An autonomous AED-delivering robot? These Mines students developed one in 36 hours and won SB Hacks.
Automated external defibrillators increase survival rates from sudden cardiac arrest, but only 50 percent of people know where to find an AED unit at work, according to the American Heart Association.
Seconds count when it comes to the potentially life-saving intervention, too – for each minute that passes without CPR and defibrillation, the chance of survival decreases 7 to 10 percent.
“AEDs are only used 20 percent of the time, but they more than double your chance of survival,” said Parker Steen, a senior majoring in mechanical engineering. “They’re vital for cardiac arrest incidents. You don’t have a lot of time to find one.”
To devise a solution to that challenge, Steen and a team of fellow mechanical engineering and computer science students from Colorado School of Mines recently put their programming and robotics skills to the test – and in doing so, were named the winners of SB Hacks VI, held at the University of California, Santa Barbara.
Over the course of the 36-hour hackathon, the Mines team designed and built the Fully Autonomous AED Emergency Response System, which used security camera footage to automatically detect if someone in the building is suffering from sudden cardiac arrest and then dispatched a robot carrying an AED to that location.
“The original idea was to have some sort of buttons on the wall that you could use to call the AED,” said Van Wagner, a senior majoring in mechanical engineering. “After talking about it some more, we decided to build on that and try to do something even bolder and make a computer vision algorithm that would use security cameras to identify when someone has a heart attack.”
“We built and trained our own neural network in one weekend. That’s pretty crazy – in order to train a neural network, you need thousands and thousands of data points,” said Josh Rands, a senior majoring in computer science. “We did it by taking videos of ourselves walking around behaving normally and then faking a heart attack. We split those videos in frames and labeled every individual frame ‘heart attack’ or ‘no heart attack.’”
Not that everything went smoothly during the programming marathon.

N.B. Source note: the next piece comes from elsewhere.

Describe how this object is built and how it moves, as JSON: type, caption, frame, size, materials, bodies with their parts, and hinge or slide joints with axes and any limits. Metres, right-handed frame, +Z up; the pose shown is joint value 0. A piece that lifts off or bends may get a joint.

After getting lucky with their first stab at the neural network, the team ended up having to train six separate networks to get one that worked consistently, Rands said.
“The first one worked for Parker as the test subject every single time but only for Parker and the camera had to have the same background,” Rands said. “It was a cool learning experience to have to build something more robust, but it took a lot of time and a lot of videos.”
The team also had to pivot when their original plan to use Bluetooth for figuring out where the robot was didn’t pan out, Wagner said. Instead, they integrated break beam sensors for localization and used a computer vision library for object detection, with teammate and mechanical engineering senior Peter Wilson taking the lead on building the controller.
“Basically, the robot could scan over the room and find where the person lying down on the ground was, and Pete built a controller that would keep that person in frame as the robot worked its way over there,” Wagner said. “It was able to have each room hard-coded in, make its way to each room and then once it’s there, it was actually fully autonomous and depending on the situation could find any person.”
The team is no stranger to the sleep-deprived, caffeine-fueled environment of hackathons. Last year, they won the MakeHarvard Originals Award for a project that also showed off both their hardware and software skills, a brain-controlled wheelchair built and designed solely with materials provided at the event.
"It’s really satisfying to see what you can accomplish if you sit down and set your mind to something for 24 or 36 hours – a group of four people working toward a common goal, it’s pretty impressive what you can complete just given that short amount of time,” Wilson said.
This time around, that included teaching themselves machine learning in a matter of hours.
“None of us had done machine learning before – to get the chance to sit down for 20 hours straight and figure out how it works, now that’s a skill we can say we have,’’ Rands said. “You don’t really have time as a full-time student to pick up skills like that outside of class, except at an event like this.”